STATED EXERCISE: In the material below, identify each line bearing the word "from". Reproduce those lines.

MATERIAL:
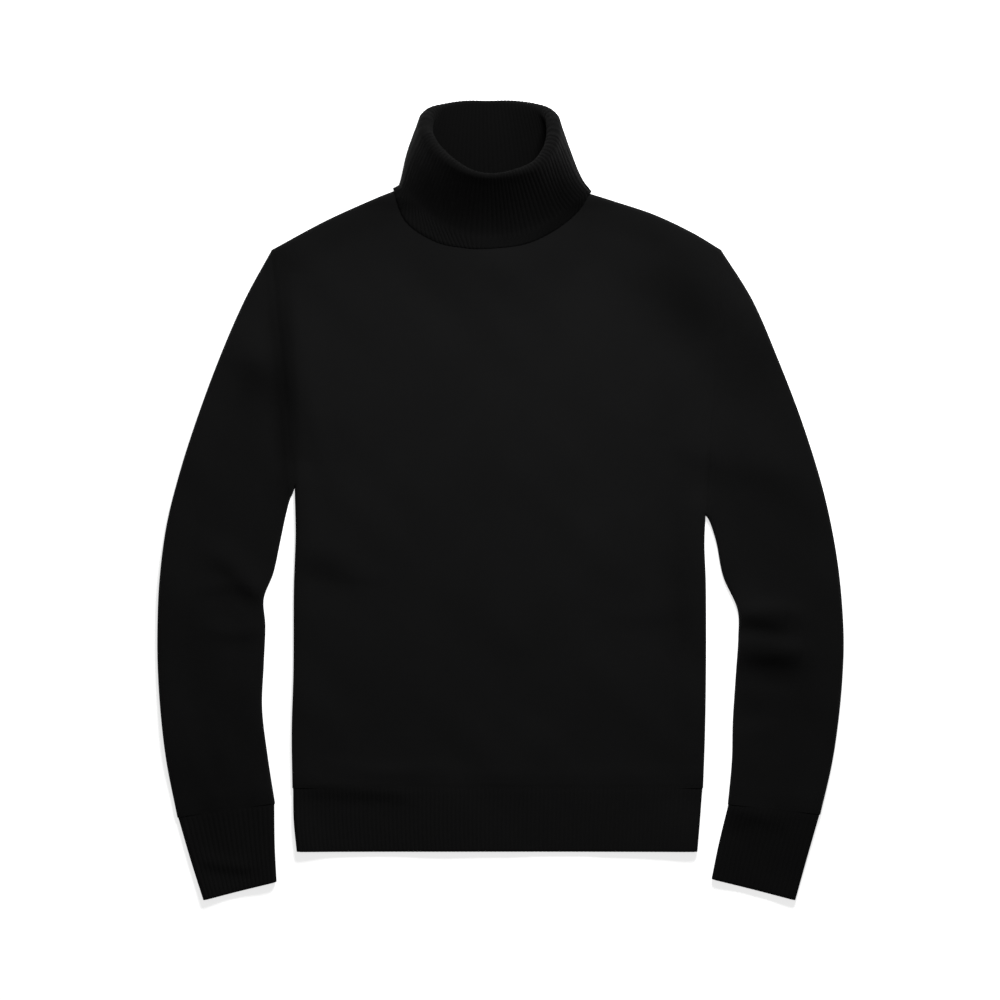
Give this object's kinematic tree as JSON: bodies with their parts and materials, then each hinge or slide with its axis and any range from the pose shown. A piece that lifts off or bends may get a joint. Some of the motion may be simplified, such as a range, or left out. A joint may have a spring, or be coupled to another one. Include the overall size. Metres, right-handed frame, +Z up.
{
  "type": "turtleneck sweater",
  "caption": "Plain black fine-knit turtleneck sweater laid out flat on its back, with long sleeves, rib cuffs and hem, and a folded-over rib collar.",
  "frame": {"origin": "on the surface the sweater lies on, below the middle of its outline", "axes": "+Y from the hem towards the neck, +Z up out of the front, +X towards the wearer's left sleeve"},
  "size_m": [0.6845, 0.798, 0.0556],
  "materials": {
    "knit": "matt black plain knit",
    "rib": "matt black fine rib"
  },
  "bodies": {
    "root": {"front": "knit", "back": "knit", "sleeve_left": "knit", "sleeve_right": "knit", "cuff_left": "rib", "cuff_right": "rib", "hem_rib": "rib", "collar": "rib"}
  },
  "joints": []
}
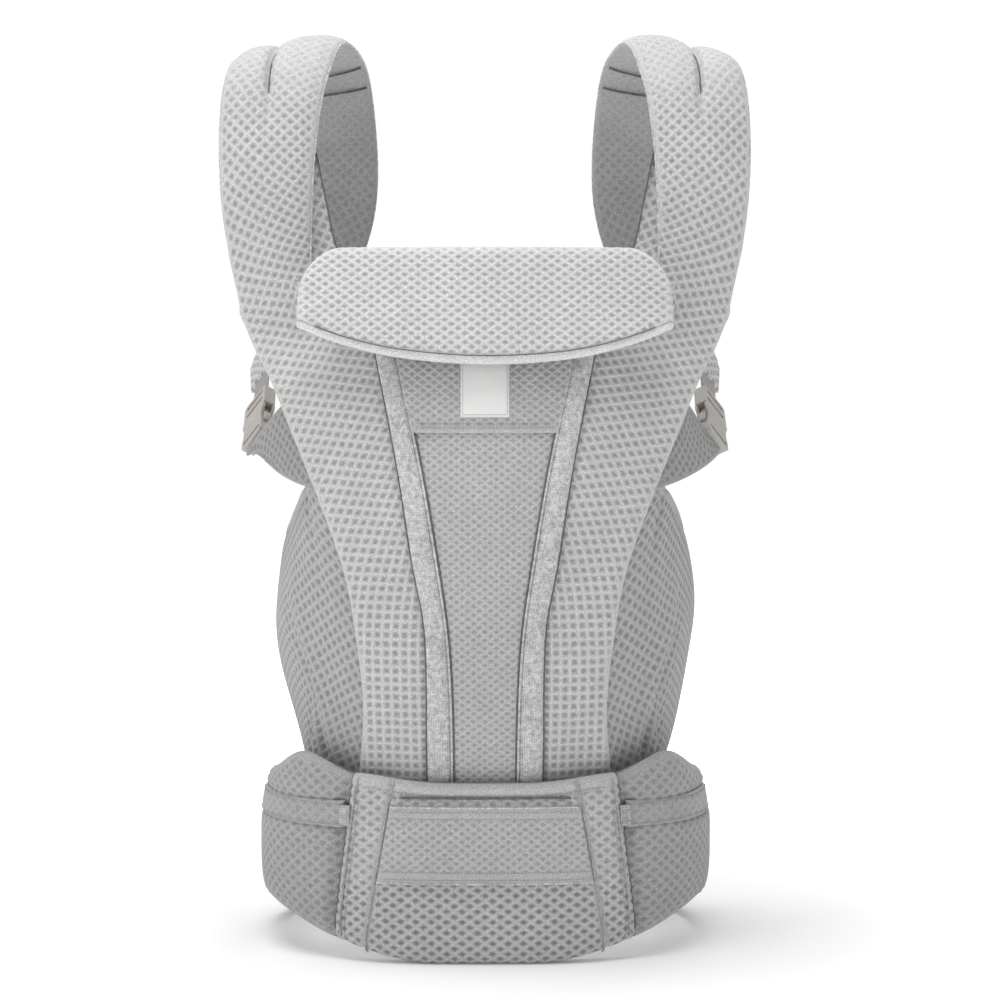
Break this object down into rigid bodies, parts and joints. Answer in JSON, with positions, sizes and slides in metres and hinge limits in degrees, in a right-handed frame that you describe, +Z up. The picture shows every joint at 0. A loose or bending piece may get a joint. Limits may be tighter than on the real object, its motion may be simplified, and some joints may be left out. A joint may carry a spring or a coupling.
{
  "type": "soft baby carrier",
  "caption": "Wearable soft baby carrier with a padded waistband, bulging mesh panel with seat wings, fold-down head support, padded shoulder straps and side-release buckles.",
  "frame": {"origin": "centre of the bounding box at the floor, under the space that the wearer's waist fills", "axes": "+X to the right of a viewer who faces the front panel, -Y out of the front panel, +Z up"},
  "size_m": [0.4244, 0.3377, 0.729],
  "materials": {
    "mesh_fabric": "light grey three-dimensional air mesh",
    "smooth_knit": "light grey smooth fine knit",
    "lining_fabric": "grey soft mesh lining",
    "foam": "soft closed-cell foam",
    "webbing": "woven polyester webbing",
    "buckle_plastic": "satin moulded acetal",
    "button_plastic": "satin moulded acetal",
    "label_fabric": "white woven label"
  },
  "bodies": {
    "carrier": {"panel_lining": "lining_fabric", "center_panel": "mesh_fabric", "pocket_yoke": "mesh_fabric", "label_tag": "label_fabric", "tunnel_strip_left": "smooth_knit", "side_flank_left": "mesh_fabric", "seat_wing_left": "mesh_fabric", "tunnel_strip_right": "smooth_knit", "side_flank_right": "mesh_fabric", "seat_wing_right": "mesh_fabric", "waistband_front_cover": "mesh_fabric", "waistband_lining": "lining_fabric", "waistband_foam": "foam", "waist_pocket_panel": "mesh_fabric", "waistband_wing_cover_left": "mesh_fabric", "seat_adjuster_band_left": "webbing", "seat_adjuster_tab_left": "webbing", "waistband_wing_cover_right": "mesh_fabric", "seat_adjuster_band_right": "webbing", "seat_adjuster_tab_right": "webbing", "shoulder_strap_cover_left": "mesh_fabric", "shoulder_strap_lining_left": "lining_fabric", "shoulder_strap_foam_left": "foam", "shoulder_strap_cover_right": "mesh_fabric", "shoulder_strap_lining_right": "lining_fabric", "shoulder_strap_foam_right": "foam", "side_buckle_left_female": "buckle_plastic", "side_tab_left": "mesh_fabric", "side_buckle_right_female": "buckle_plastic", "side_tab_right": "mesh_fabric", "chest_rail_left": "webbing", "chest_rail_right": "webbing", "waist_webbing_left": "webbing", "waist_webbing_right": "webbing", "waist_buckle_female": "buckle_plastic", "waist_webbing_keeper": "webbing"},
    "head_support": {"head_support_front_cover": "mesh_fabric", "head_support_back_cover": "lining_fabric", "head_support_foam": "foam"},
    "chest_strap": {"chest_slider_left": "buckle_plastic", "chest_slider_right": "buckle_plastic", "chest_webbing_left": "webbing", "chest_buckle_female": "buckle_plastic"},
    "chest_male": {"chest_buckle_male": "buckle_plastic", "chest_webbing_right": "webbing"},
    "chest_prong_a": {"chest_buckle_prong_a": "buckle_plastic"},
    "chest_prong_b": {"chest_buckle_prong_b": "buckle_plastic"},
    "waist_male": {"waist_buckle_male": "buckle_plastic", "waist_webbing_tail": "webbing"},
    "waist_prong_a": {"waist_buckle_prong_a": "buckle_plastic"},
    "waist_prong_b": {"waist_buckle_prong_b": "buckle_plastic"},
    "waist_lock_button": {"waist_buckle_lock_button": "button_plastic"},
    "side_male_left": {"side_buckle_left_male": "buckle_plastic", "side_webbing_left": "webbing"},
    "side_prong_a_left": {"side_buckle_left_prong_a": "buckle_plastic"},
    "side_prong_b_left": {"side_buckle_left_prong_b": "buckle_plastic"},
    "side_male_right": {"side_buckle_right_male": "buckle_plastic", "side_webbing_right": "webbing"},
    "side_prong_a_right": {"side_buckle_right_prong_a": "buckle_plastic"},
    "side_prong_b_right": {"side_buckle_right_prong_b": "buckle_plastic"}
  },
  "joints": [
    {"name": "head_support_fold", "type": "hinge", "parent": "carrier", "child": "head_support", "pos_m": [0, -0.118, 0.546], "axis": [-1, 0, 0], "range_deg": [0, 165]},
    {"name": "side_buckle_left_release", "type": "slide", "parent": "carrier", "child": "side_male_left", "axis": [0, 0.7637, 0.6455], "range_m": [0, 0.022]},
    {"name": "side_buckle_left_squeeze_a", "type": "hinge", "parent": "side_male_left", "child": "side_prong_a_left", "pos_m": [-0.19009, 0.01061, 0.41227], "axis": [-0.8443, -0.346, 0.4093], "range_deg": [0, 5], "stiffness_Nm_per_rad": 0.05},
    {"name": "side_buckle_left_squeeze_b", "type": "hinge", "parent": "side_male_left", "child": "side_prong_b_left", "pos_m": [-0.17991, 0.00025, 0.42453], "axis": [-0.8443, -0.346, 0.4093], "range_deg": [-5, 0], "stiffness_Nm_per_rad": 0.05},
    {"name": "side_buckle_right_release", "type": "slide", "parent": "carrier", "child": "side_male_right", "axis": [0, 0.7637, 0.6455], "range_m": [0, 0.022]},
    {"name": "side_buckle_right_squeeze_a", "type": "hinge", "parent": "side_male_right", "child": "side_prong_a_right", "pos_m": [0.17991, 0.00025, 0.42453], "axis": [0.8443, -0.346, 0.4093], "range_deg": [0, 5], "stiffness_Nm_per_rad": 0.05},
    {"name": "side_buckle_right_squeeze_b", "type": "hinge", "parent": "side_male_right", "child": "side_prong_b_right", "pos_m": [0.19009, 0.01061, 0.41227], "axis": [0.8443, -0.346, 0.4093], "range_deg": [-5, 0], "stiffness_Nm_per_rad": 0.05},
    {"name": "chest_strap_height", "type": "slide", "parent": "carrier", "child": "chest_strap", "axis": [0, 0, 1], "range_m": [0, 0.05]},
    {"name": "chest_buckle_release", "type": "slide", "parent": "chest_strap", "child": "chest_male", "axis": [1, 0, 0], "range_m": [0, 0.02]},
    {"name": "chest_buckle_squeeze_a", "type": "hinge", "parent": "chest_male", "child": "chest_prong_a", "pos_m": [-0.0005, 0.1435, 0.539], "axis": [0, 1, 0], "range_deg": [0, 5], "stiffness_Nm_per_rad": 0.05},
    {"name": "chest_buckle_squeeze_b", "type": "hinge", "parent": "chest_male", "child": "chest_prong_b", "pos_m": [-0.0005, 0.1435, 0.553], "axis": [0, 1, 0], "range_deg": [-5, 0], "stiffness_Nm_per_rad": 0.05},
    {"name": "waist_buckle_release", "type": "slide", "parent": "carrier", "child": "waist_male", "axis": [1, 0, 0], "range_m": [0, 0.029]},
    {"name": "waist_buckle_squeeze_a", "type": "hinge", "parent": "waist_male", "child": "waist_prong_a", "pos_m": [-0.0005, 0.161, 0.033], "axis": [0, 1, 0], "range_deg": [0, 5], "stiffness_Nm_per_rad": 0.05},
    {"name": "waist_buckle_squeeze_b", "type": "hinge", "parent": "waist_male", "child": "waist_prong_b", "pos_m": [-0.0005, 0.161, 0.067], "axis": [0, 1, 0], "range_deg": [-5, 0], "stiffness_Nm_per_rad": 0.05},
    {"name": "waist_lock_press", "type": "slide", "parent": "carrier", "child": "waist_lock_button", "axis": [0, -1, 0], "range_m": [0, 0.002], "stiffness_N_per_m": 300}
  ],
  "couplings": [
    {"joint": "side_buckle_left_squeeze_b", "follows": "side_buckle_left_squeeze_a", "ratio": -1},
    {"joint": "side_buckle_right_squeeze_b", "follows": "side_buckle_right_squeeze_a", "ratio": -1},
    {"joint": "chest_buckle_squeeze_b", "follows": "chest_buckle_squeeze_a", "ratio": -1},
    {"joint": "waist_buckle_squeeze_b", "follows": "waist_buckle_squeeze_a", "ratio": -1}
  ]
}
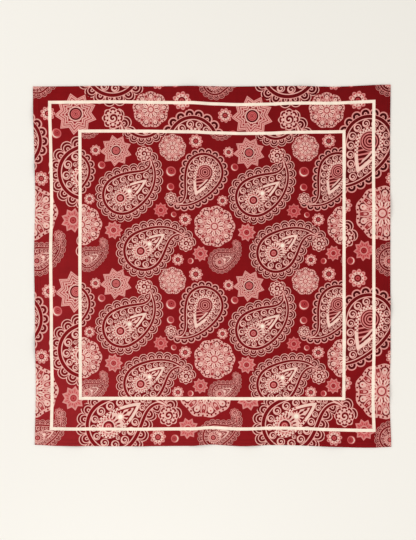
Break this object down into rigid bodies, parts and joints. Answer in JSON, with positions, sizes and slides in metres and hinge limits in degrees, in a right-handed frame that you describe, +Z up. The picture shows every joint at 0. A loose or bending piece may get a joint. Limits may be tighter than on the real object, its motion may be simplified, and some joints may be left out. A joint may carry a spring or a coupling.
{
  "type": "bandana",
  "caption": "Square printed cotton bandana with a framed paisley ground, narrowly hemmed all round and laid flat, face up.",
  "frame": {"origin": "middle of the bounding box of the cloth, on the surface that it lies on", "axes": "+X along the bottom edge towards the right, +Y up the cloth towards the top edge, +Z up off the surface, out of the printed face"},
  "size_m": [0.5538, 0.5614, 0.0056],
  "materials": {
    "printed_cotton": "dark red plain-weave cotton with a cream print, soft low sheen",
    "hem_cotton": "the same cotton's paler reverse, turned under and stitched with red thread",
    "sewing_thread": "matt red sewing cotton"
  },
  "bodies": {
    "root": {"panel": "printed_cotton", "hem_top": "hem_cotton", "hem_right": "hem_cotton", "hem_bottom": "hem_cotton", "hem_left": "hem_cotton"}
  },
  "joints": []
}
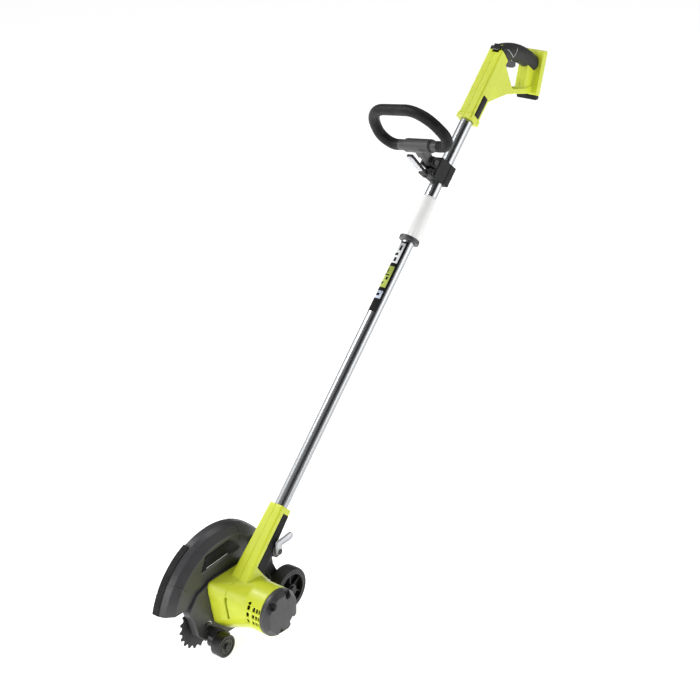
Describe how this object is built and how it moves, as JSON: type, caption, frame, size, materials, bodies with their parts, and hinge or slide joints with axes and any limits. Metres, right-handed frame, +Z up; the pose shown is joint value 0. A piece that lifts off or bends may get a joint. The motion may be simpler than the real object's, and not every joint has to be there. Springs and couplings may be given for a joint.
{
  "type": "lawn edger",
  "caption": "Battery lawn edger with a toothed blade in a side guard, guide wheels, split shaft, sliding loop handle and trigger handle.",
  "frame": {"origin": "middle of the soft rear grip, where the hand holds the tool up", "axes": "-Y forward, towards the blade; +Z up, with the tool in its working lean; +X to the user's left; the blade is on the -X side"},
  "size_m": [0.2448, 1.1935, 1.0836],
  "materials": {
    "lime_shell": "satin moulded lime green plastic",
    "dark_shell": "moulded dark grey plastic with a fine grain",
    "black_plastic": "black moulded plastic",
    "gloss_black": "glossy black plastic",
    "white_plastic": "white moulded plastic",
    "pale_lever": "pale translucent plastic",
    "tube_steel": "bright drawn aluminium tube",
    "bright_steel": "machined steel",
    "blade_steel": "dark hardened steel",
    "dark_steel": "blackened steel",
    "zinc": "zinc plated fasteners",
    "alloy": "die-cast alloy",
    "magnet": "sintered ferrite",
    "core": "laminated iron core with windings",
    "copper": "copper segments",
    "board": "brown phenolic board",
    "wheel_tyre": "black rubber tread",
    "foam": "black foam rubber",
    "soft_grip": "dark grey soft overmould",
    "belt_rubber": "ribbed rubber belt",
    "cable_skin": "black cable sheath",
    "plate_film": "glossy black printed plate"
  },
  "bodies": {
    "frame": {"housing_left": "lime_shell", "housing_right": "lime_shell", "shell_screws": "dark_steel", "motor_end_cap": "dark_shell", "end_cap_screws": "dark_steel", "motor_front_plate": "alloy", "motor_rear_plate": "black_plastic", "motor_can": "dark_steel", "motor_magnets": "magnet", "brush_card": "board", "motor_bearings": "bright_steel", "drive_belt": "belt_rubber", "drive_case": "dark_shell", "case_screws": "dark_steel", "spindle_bearings": "bright_steel", "guard_shell": "dark_shell", "guard_flap": "black_plastic", "guard_plate": "plate_film", "front_bracket": "black_plastic", "front_axle": "dark_steel", "depth_bracket": "dark_shell", "boom_plate": "plate_film", "lower_tube": "tube_steel", "coupler_ring": "dark_shell", "coupler_spigot": "bright_steel", "upper_tube": "tube_steel", "rear_shell_left": "lime_shell", "rear_shell_right": "lime_shell", "power_cable": "cable_skin", "grip_sleeve": "soft_grip", "rear_foot": "foam", "power_switch": "black_plastic", "battery_terminals": "black_plastic"},
    "rotor": {"motor_shaft": "bright_steel", "armature_core": "core", "commutator": "copper", "cooling_fan": "black_plastic", "motor_pulley": "alloy"},
    "cutter": {"blade_spindle": "dark_steel", "blade_pulley": "alloy", "blade": "blade_steel", "blade_flanges": "bright_steel", "blade_nut": "zinc"},
    "front_roller": {"front_wheel": "black_plastic"},
    "depth_carrier": {"depth_shaft": "bright_steel", "depth_lever": "pale_lever", "depth_arm": "black_plastic", "rear_axle": "dark_steel"},
    "rear_roller": {"rear_wheel_hub": "black_plastic", "rear_wheel_tyre": "wheel_tyre"},
    "coupler": {"coupler_sleeve": "white_plastic"},
    "clamp": {"clamp_front": "dark_shell", "clamp_rear": "dark_shell", "clamp_bolts": "dark_steel"},
    "clamp_cam": {"clamp_lever": "black_plastic"},
    "loop_handle": {"handle_stem": "dark_shell", "loop_tube": "bright_steel", "loop_foam": "foam"},
    "trigger_body": {"trigger": "dark_shell"},
    "lock_off": {"lock_off_button": "gloss_black"}
  },
  "joints": [
    {"name": "motor_spin", "type": "hinge", "parent": "frame", "child": "rotor", "pos_m": [0, -0.926, -0.943], "axis": [1, 0, 0], "continuous": true},
    {"name": "blade_spin", "type": "hinge", "parent": "frame", "child": "cutter", "pos_m": [-0.06, -0.998, -0.9905], "axis": [1, 0, 0], "continuous": true},
    {"name": "front_wheel_spin", "type": "hinge", "parent": "frame", "child": "front_roller", "pos_m": [-0.006, -0.9906, -1.0247], "axis": [1, 0, 0], "continuous": true},
    {"name": "depth_adjust", "type": "hinge", "parent": "frame", "child": "depth_carrier", "pos_m": [0, -0.85, -0.862], "axis": [1, 0, 0], "range_deg": [0, 24]},
    {"name": "rear_wheel_spin", "type": "hinge", "parent": "depth_carrier", "child": "rear_roller", "pos_m": [-0.02, -0.778, -1.0006], "axis": [1, 0, 0], "continuous": true},
    {"name": "coupler_twist", "type": "hinge", "parent": "frame", "child": "coupler", "pos_m": [0, -0.35005, -0.28987], "axis": [0, 0.6858, 0.7278], "range_deg": [0, 45]},
    {"name": "handle_slide", "type": "slide", "parent": "frame", "child": "clamp", "axis": [0, 0.6858, 0.7278], "range_m": [-0.03, 0.1]},
    {"name": "handle_tilt", "type": "hinge", "parent": "clamp", "child": "loop_handle", "pos_m": [-0.01066, -0.3028, -0.1805], "axis": [0.9673, -0.1847, 0.174], "range_deg": [-45, 12]},
    {"name": "cam_open", "type": "hinge", "parent": "clamp", "child": "clamp_cam", "pos_m": [-0.00964, -0.31576, -0.19989], "axis": [0.9673, -0.1847, 0.174], "range_deg": [0, 70]},
    {"name": "trigger_pull", "type": "hinge", "parent": "frame", "child": "trigger_body", "pos_m": [0, -0.049, -0.002], "axis": [1, 0, 0], "range_deg": [0, 12], "stiffness_Nm_per_rad": 0.4, "springref_deg": -14.32},
    {"name": "lock_off_press", "type": "slide", "parent": "frame", "child": "lock_off", "axis": [0, -0.6858, -0.7278], "range_m": [0, 0.003], "stiffness_N_per_m": 300, "springref_m": -0.003}
  ],
  "couplings": [
    {"joint": "blade_spin", "follows": "motor_spin", "ratio": 0.65}
  ]
}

WRITTEN SOLUTION:
Give this object's kinematic tree as JSON: bodies with their parts and materials, then each hinge or slide with its axis and any range from the pose shown. A piece that lifts off or bends may get a joint. Some of the motion may be simplified, such as a range, or left out. A joint may have a spring, or be coupled to another one. Include the overall size. Metres, right-handed frame, +Z up.
  "frame": {"origin": "on the surface the sweater lies on, below the middle of its outline", "axes": "+Y from the hem towards the neck, +Z up out of the front, +X towards the wearer's left sleeve"},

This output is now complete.